Saint-Sulpice-de-Ruffec (/fr/, literally Saint-Sulpice of Ruffec) is a commune in the Charente department in southwestern France. With 32 inhabitants (2020), it is the least populated commune of Charente.

==Geography==
The commune is situated in the valley of the river Tiarde. The northwest of the commune of Saint-Sulpice-de-Ruffec is watered by the Tiarde; the remaining land includes the valley's high plateau.

The village of Saint Sulpice consists of a collection of houses grouped around the church and overlooking the valley of the Tiarde and a collection of small hamlets: Le Roule at the edge of the town of Couture, les Fantins near Route of Champagne-Mouton-Chenon in the south of the commune, les Raffoux, Chez Bahuet near to the Tiarde, etc.
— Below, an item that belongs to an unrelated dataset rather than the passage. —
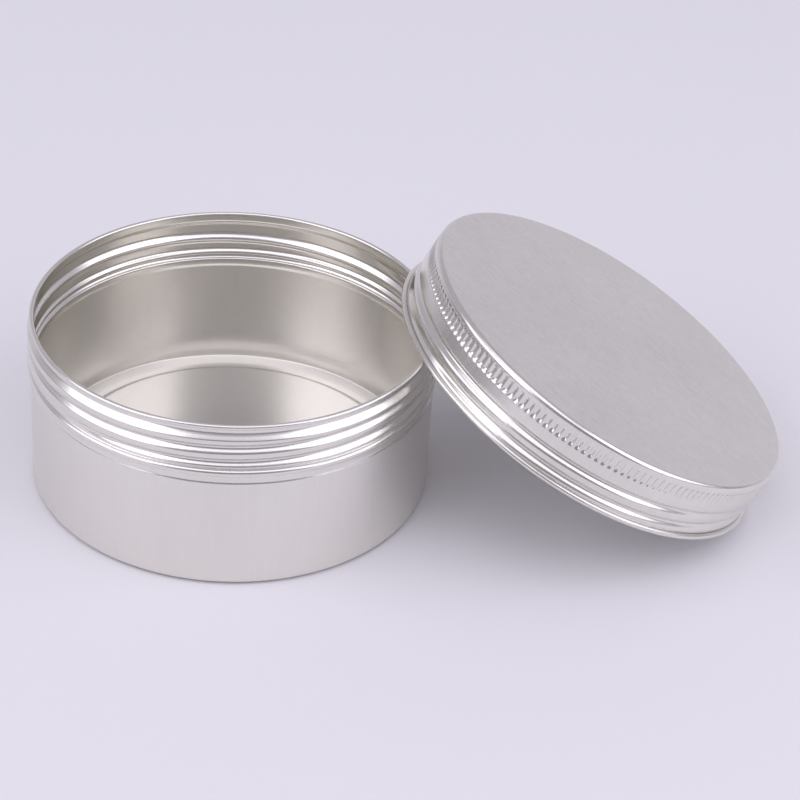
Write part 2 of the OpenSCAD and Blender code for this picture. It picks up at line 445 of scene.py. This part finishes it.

The commune of Saint-Sulpice-de-Ruffec is 10 miles southeast of Ruffec, there is one main road running through the commune the Aunac to Champagne-Mouton road

The soil is predominantly clay.

==Economy==
Agricultural: bovine and crops mainly maize, oil seed rape and sunflowers, diversification into raising of Alpaca s, for wool and breeding

==Sights==
The village of Saint-Sulpice is centred on its 12th-century church. Directly outside the church is a war memorial dedicated to eight people who lost their lives in the first world war (1914–1918).

On the outskirts of the commune of Saint-Sulpice-de-Ruffec, there is a memorial to a French patriot Largeau Gilbert who was shot on 26 June 1944.